Records with modeling code
_ _ _ _
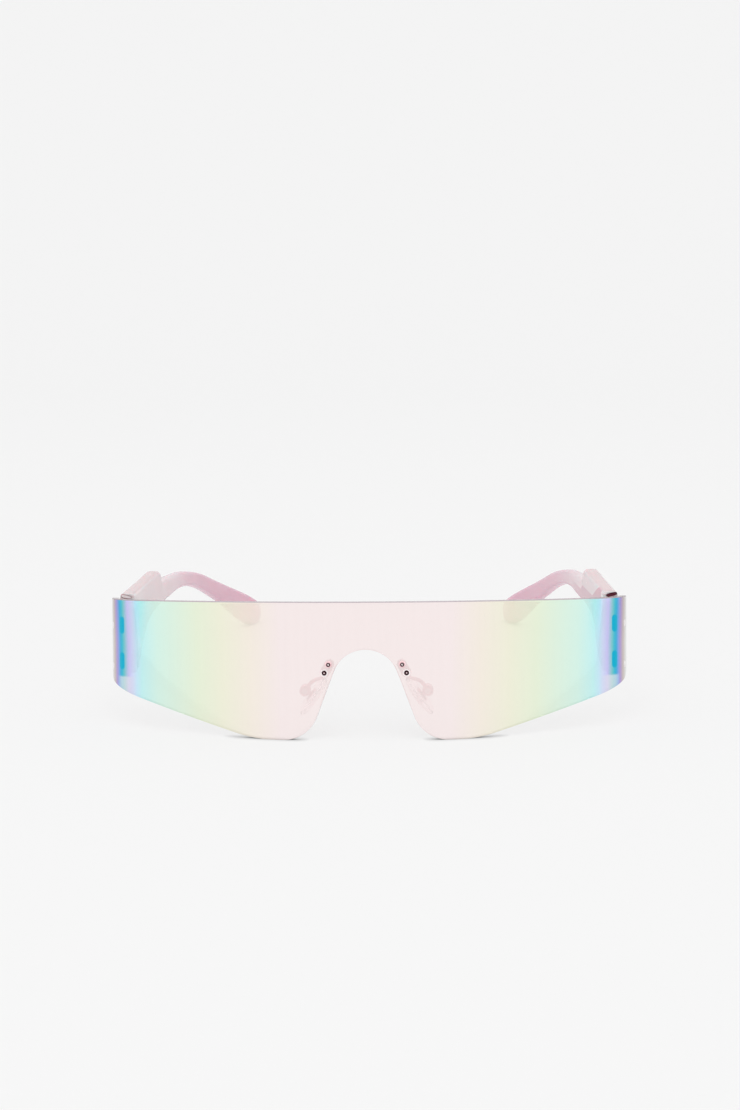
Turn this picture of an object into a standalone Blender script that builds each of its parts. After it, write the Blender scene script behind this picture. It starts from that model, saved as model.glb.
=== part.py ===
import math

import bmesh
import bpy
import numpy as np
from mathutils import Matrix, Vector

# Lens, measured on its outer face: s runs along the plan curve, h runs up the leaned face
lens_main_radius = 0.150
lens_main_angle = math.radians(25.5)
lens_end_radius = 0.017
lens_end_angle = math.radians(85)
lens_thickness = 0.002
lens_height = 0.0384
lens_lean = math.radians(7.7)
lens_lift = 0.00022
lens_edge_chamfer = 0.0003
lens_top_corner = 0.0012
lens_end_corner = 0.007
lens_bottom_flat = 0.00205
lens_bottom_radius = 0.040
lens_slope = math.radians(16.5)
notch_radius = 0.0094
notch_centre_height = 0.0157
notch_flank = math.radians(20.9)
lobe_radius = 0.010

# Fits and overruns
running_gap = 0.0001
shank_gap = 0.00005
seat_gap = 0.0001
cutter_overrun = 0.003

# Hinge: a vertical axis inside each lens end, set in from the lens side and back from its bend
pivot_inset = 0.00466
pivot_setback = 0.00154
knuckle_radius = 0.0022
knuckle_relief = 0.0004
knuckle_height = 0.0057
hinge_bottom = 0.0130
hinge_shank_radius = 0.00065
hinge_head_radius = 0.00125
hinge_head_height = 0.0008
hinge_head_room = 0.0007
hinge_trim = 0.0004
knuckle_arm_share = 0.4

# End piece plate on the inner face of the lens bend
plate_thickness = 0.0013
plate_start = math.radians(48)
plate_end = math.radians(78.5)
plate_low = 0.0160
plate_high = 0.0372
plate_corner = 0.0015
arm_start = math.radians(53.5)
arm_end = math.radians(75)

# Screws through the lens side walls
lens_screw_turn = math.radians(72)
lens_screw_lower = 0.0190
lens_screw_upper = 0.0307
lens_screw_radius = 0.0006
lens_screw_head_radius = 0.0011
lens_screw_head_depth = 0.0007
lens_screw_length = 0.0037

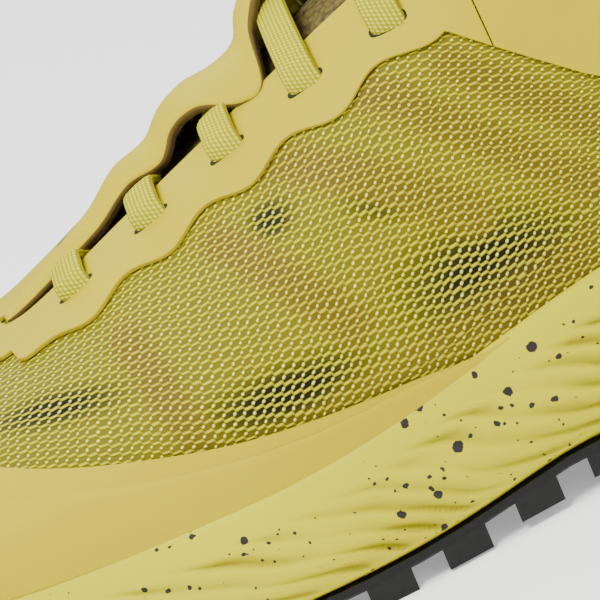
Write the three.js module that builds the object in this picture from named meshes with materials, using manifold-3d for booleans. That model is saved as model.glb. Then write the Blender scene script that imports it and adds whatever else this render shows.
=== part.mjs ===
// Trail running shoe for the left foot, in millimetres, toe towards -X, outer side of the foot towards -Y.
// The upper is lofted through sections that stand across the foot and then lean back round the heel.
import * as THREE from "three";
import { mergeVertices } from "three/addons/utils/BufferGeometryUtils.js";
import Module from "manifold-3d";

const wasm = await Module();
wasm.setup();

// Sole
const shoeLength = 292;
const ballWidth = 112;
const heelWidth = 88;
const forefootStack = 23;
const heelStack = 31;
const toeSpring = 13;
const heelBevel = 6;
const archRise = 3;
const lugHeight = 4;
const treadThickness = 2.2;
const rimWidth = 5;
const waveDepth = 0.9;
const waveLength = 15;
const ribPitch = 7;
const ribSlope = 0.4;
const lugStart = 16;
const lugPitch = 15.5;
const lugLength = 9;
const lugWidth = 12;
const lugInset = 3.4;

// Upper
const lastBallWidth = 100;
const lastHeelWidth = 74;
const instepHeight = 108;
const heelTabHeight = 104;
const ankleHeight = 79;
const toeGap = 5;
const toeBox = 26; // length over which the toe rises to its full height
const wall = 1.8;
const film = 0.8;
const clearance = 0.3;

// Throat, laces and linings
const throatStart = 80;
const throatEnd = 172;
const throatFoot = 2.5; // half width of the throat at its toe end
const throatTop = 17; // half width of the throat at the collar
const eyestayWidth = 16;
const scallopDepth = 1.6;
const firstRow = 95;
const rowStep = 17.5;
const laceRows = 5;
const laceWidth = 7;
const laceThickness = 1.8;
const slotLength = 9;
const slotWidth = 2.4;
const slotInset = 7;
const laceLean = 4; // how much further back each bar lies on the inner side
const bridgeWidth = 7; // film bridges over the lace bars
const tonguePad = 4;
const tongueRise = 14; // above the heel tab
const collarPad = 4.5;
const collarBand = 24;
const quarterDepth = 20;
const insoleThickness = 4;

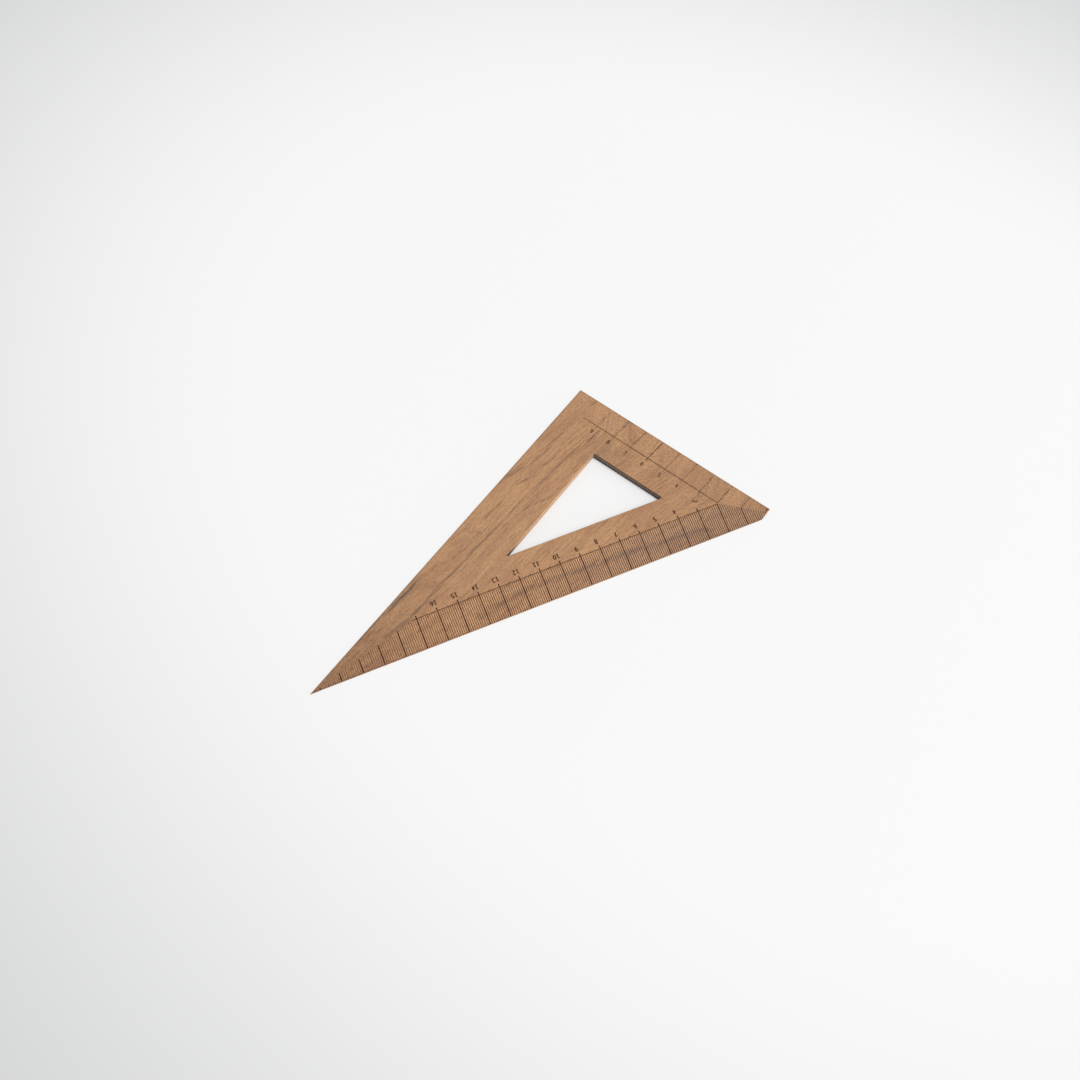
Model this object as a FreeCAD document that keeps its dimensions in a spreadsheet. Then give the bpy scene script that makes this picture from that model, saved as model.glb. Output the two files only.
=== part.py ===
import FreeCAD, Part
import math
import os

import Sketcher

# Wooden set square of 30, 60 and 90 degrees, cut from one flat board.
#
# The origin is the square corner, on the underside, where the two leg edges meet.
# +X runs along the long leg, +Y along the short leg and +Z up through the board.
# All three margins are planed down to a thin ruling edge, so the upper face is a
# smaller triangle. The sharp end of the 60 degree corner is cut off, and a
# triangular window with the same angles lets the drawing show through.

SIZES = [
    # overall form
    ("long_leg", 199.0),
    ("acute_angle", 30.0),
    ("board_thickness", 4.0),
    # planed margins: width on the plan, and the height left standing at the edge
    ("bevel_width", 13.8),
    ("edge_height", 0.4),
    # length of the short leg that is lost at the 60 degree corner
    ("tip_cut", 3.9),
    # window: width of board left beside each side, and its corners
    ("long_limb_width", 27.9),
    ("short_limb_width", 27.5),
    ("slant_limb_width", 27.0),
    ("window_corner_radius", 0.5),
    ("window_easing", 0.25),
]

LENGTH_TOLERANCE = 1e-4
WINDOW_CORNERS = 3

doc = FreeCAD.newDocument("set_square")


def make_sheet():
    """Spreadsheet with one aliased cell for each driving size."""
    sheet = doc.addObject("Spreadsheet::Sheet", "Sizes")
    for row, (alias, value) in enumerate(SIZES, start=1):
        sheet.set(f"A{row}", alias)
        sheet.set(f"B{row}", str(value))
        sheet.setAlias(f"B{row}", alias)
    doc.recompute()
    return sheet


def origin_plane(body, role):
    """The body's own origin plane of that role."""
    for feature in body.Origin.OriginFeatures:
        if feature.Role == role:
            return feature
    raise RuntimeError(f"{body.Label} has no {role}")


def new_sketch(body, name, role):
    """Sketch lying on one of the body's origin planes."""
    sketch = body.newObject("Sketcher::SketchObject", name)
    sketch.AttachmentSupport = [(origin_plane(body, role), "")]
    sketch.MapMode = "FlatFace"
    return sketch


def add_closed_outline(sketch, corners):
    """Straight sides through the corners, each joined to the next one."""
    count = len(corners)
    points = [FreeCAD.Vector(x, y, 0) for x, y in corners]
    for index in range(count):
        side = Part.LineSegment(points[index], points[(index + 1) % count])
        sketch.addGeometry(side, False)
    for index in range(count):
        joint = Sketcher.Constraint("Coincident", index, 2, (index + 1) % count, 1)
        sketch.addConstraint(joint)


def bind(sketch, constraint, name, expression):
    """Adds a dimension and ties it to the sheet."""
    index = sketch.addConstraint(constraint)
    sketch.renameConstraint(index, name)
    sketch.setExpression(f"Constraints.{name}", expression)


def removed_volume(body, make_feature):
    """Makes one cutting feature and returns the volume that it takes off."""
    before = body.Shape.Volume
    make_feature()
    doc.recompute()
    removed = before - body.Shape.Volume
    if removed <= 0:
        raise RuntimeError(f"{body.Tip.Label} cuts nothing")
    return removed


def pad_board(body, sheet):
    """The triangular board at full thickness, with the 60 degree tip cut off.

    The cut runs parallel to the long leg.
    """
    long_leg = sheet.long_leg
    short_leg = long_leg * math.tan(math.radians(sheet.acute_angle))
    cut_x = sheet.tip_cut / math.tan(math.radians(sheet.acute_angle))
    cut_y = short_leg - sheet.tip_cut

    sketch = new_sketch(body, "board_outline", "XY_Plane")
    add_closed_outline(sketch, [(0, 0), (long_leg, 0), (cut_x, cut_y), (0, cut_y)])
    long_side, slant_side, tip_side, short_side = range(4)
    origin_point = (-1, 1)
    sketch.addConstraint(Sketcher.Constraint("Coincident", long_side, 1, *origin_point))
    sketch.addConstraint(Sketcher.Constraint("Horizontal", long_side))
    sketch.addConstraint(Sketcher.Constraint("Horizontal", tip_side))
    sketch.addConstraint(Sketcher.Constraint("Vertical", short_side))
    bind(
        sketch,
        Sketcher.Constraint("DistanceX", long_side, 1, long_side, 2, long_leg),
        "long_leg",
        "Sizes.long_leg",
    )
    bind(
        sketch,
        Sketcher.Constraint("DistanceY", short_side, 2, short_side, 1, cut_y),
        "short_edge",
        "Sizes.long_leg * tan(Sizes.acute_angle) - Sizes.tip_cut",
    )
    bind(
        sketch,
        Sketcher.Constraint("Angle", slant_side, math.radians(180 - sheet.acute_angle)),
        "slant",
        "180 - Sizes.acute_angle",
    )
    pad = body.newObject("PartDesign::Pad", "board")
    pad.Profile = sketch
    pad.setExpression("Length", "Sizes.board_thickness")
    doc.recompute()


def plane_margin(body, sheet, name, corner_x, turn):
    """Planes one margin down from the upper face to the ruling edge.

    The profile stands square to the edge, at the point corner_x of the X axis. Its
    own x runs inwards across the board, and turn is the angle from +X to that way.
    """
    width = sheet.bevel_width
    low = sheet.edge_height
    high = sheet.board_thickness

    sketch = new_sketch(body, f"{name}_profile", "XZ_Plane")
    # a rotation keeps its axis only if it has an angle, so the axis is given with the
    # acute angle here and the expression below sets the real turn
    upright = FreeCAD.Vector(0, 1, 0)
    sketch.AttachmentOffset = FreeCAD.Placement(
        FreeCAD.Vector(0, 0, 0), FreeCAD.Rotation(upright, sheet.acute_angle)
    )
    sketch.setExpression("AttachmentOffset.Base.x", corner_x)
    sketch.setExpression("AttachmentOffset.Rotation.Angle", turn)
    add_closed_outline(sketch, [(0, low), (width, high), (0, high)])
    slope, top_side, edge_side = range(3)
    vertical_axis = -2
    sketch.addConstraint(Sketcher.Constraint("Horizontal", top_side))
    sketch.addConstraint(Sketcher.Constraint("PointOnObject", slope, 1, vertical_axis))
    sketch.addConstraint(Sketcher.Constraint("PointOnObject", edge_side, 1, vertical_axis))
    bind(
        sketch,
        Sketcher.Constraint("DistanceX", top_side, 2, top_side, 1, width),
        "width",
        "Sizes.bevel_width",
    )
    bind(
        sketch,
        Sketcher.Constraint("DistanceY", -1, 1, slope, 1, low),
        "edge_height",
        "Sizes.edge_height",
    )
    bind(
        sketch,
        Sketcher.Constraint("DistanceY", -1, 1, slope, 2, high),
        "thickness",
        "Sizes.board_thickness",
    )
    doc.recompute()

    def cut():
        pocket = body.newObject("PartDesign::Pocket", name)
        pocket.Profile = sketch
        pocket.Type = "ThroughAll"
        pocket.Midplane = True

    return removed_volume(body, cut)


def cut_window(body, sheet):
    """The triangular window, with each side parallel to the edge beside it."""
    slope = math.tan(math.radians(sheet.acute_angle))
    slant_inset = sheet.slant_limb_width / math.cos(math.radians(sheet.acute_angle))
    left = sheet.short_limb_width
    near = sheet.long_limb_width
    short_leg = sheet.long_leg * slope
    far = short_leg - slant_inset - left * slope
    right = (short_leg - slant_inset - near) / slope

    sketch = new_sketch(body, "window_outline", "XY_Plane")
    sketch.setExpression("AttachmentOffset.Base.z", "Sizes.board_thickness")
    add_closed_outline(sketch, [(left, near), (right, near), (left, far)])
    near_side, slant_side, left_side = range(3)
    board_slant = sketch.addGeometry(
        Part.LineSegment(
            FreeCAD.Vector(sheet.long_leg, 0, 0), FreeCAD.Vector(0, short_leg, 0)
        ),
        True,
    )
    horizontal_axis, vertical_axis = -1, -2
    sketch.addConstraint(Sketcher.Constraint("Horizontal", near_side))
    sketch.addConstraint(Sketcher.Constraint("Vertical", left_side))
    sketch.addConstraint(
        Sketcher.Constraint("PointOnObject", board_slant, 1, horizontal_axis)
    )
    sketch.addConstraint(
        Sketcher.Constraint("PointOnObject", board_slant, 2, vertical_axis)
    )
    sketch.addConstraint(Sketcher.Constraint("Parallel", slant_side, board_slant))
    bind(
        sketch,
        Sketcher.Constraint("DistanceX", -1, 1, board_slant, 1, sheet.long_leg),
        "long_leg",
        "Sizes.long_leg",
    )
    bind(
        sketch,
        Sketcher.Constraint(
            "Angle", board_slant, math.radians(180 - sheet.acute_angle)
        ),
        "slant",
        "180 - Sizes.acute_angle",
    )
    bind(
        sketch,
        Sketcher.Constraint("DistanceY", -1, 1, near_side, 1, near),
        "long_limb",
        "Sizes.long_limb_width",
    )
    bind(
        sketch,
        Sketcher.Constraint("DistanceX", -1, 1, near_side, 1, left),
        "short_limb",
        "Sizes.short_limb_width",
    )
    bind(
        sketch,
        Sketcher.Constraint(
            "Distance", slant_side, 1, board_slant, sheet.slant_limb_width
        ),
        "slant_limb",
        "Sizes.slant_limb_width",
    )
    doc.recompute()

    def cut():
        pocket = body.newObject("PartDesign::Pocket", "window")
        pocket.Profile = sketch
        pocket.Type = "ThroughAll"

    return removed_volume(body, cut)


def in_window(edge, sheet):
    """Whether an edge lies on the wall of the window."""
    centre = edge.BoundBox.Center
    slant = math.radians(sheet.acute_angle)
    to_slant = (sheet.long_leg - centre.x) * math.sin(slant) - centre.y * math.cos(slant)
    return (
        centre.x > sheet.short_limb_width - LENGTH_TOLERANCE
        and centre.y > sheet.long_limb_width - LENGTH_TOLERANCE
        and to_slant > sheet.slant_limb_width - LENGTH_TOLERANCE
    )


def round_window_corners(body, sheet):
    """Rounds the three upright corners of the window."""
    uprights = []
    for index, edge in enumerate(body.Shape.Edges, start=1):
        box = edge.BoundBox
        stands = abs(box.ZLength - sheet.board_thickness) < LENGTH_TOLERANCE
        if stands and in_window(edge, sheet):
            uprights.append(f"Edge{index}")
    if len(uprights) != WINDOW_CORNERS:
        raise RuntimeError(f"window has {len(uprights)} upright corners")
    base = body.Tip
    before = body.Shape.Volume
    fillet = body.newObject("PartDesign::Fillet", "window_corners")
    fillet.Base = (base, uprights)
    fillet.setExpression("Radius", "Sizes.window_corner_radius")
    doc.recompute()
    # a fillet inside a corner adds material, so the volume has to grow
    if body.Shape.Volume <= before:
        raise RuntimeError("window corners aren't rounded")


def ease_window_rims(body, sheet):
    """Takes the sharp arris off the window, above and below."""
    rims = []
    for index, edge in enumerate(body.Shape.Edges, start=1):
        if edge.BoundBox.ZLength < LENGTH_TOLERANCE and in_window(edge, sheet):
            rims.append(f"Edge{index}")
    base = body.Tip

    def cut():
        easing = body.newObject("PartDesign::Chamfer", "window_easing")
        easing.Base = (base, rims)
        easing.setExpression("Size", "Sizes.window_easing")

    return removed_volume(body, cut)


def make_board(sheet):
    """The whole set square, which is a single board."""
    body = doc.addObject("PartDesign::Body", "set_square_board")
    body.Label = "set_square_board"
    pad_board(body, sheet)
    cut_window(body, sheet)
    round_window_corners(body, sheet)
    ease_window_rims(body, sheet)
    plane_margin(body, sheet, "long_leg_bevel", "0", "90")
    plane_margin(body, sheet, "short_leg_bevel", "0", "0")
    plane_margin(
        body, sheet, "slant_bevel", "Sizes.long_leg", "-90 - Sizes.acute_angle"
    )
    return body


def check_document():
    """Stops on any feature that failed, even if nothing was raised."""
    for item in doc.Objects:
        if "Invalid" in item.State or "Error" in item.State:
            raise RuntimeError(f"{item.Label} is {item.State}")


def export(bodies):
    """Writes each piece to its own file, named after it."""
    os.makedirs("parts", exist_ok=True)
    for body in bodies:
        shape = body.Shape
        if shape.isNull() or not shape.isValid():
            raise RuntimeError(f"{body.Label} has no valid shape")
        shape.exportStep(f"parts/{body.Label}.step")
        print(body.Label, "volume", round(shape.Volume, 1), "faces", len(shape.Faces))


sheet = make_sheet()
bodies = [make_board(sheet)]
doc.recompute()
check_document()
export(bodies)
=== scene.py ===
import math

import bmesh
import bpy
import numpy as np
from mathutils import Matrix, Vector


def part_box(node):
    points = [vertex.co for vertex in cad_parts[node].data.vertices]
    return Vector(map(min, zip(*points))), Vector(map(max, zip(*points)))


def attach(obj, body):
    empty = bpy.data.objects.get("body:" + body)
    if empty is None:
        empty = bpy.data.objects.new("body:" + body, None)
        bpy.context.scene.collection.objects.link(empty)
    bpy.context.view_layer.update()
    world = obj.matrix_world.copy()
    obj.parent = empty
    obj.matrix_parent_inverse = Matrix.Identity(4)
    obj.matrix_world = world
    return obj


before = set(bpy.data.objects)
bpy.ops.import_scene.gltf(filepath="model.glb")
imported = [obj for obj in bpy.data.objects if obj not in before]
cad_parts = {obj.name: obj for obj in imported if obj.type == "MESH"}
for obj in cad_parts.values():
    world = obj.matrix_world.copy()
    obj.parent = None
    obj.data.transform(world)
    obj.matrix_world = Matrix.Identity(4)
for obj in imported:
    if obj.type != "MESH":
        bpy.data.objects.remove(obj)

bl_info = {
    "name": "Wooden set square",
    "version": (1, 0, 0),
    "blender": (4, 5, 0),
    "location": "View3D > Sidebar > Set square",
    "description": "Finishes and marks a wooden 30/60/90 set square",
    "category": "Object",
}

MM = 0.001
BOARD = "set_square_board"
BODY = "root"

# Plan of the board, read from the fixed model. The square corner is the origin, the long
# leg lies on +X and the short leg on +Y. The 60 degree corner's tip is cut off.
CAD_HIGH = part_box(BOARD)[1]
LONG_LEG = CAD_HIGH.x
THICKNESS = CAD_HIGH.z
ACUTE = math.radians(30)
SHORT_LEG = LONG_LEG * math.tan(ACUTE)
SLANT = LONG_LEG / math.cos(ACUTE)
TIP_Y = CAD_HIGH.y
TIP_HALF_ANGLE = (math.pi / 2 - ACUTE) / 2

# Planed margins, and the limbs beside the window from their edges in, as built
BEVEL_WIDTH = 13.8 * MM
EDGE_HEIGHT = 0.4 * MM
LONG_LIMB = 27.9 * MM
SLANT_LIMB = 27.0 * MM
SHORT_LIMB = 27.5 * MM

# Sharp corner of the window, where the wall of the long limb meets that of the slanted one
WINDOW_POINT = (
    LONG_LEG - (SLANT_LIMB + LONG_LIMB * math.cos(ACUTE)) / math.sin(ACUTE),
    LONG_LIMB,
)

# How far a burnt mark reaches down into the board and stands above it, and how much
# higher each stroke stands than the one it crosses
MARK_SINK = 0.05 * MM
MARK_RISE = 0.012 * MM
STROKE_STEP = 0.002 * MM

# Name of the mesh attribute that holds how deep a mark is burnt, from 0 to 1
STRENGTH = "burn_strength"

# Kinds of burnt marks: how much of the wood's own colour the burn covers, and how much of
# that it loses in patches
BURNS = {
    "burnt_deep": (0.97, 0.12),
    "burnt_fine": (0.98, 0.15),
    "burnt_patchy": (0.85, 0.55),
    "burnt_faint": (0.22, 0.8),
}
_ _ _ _
Given task
The lines from the one containing "Write the three.js" to the one containing "const insoleThickness = 4;", both included, are to be extracted exactly; give no other line.

Output of the exercise
Write the three.js module that builds the object in this picture from named meshes with materials, using manifold-3d for booleans. That model is saved as model.glb. Then write the Blender scene script that imports it and adds whatever else this render shows.
=== part.mjs ===
// Trail running shoe for the left foot, in millimetres, toe towards -X, outer side of the foot towards -Y.
// The upper is lofted through sections that stand across the foot and then lean back round the heel.
import * as THREE from "three";
import { mergeVertices } from "three/addons/utils/BufferGeometryUtils.js";
import Module from "manifold-3d";

const wasm = await Module();
wasm.setup();

// Sole
const shoeLength = 292;
const ballWidth = 112;
const heelWidth = 88;
const forefootStack = 23;
const heelStack = 31;
const toeSpring = 13;
const heelBevel = 6;
const archRise = 3;
const lugHeight = 4;
const treadThickness = 2.2;
const rimWidth = 5;
const waveDepth = 0.9;
const waveLength = 15;
const ribPitch = 7;
const ribSlope = 0.4;
const lugStart = 16;
const lugPitch = 15.5;
const lugLength = 9;
const lugWidth = 12;
const lugInset = 3.4;

// Upper
const lastBallWidth = 100;
const lastHeelWidth = 74;
const instepHeight = 108;
const heelTabHeight = 104;
const ankleHeight = 79;
const toeGap = 5;
const toeBox = 26; // length over which the toe rises to its full height
const wall = 1.8;
const film = 0.8;
const clearance = 0.3;

// Throat, laces and linings
const throatStart = 80;
const throatEnd = 172;
const throatFoot = 2.5; // half width of the throat at its toe end
const throatTop = 17; // half width of the throat at the collar
const eyestayWidth = 16;
const scallopDepth = 1.6;
const firstRow = 95;
const rowStep = 17.5;
const laceRows = 5;
const laceWidth = 7;
const laceThickness = 1.8;
const slotLength = 9;
const slotWidth = 2.4;
const slotInset = 7;
const laceLean = 4; // how much further back each bar lies on the inner side
const bridgeWidth = 7; // film bridges over the lace bars
const tonguePad = 4;
const tongueRise = 14; // above the heel tab
const collarPad = 4.5;
const collarBand = 24;
const quarterDepth = 20;
const insoleThickness = 4;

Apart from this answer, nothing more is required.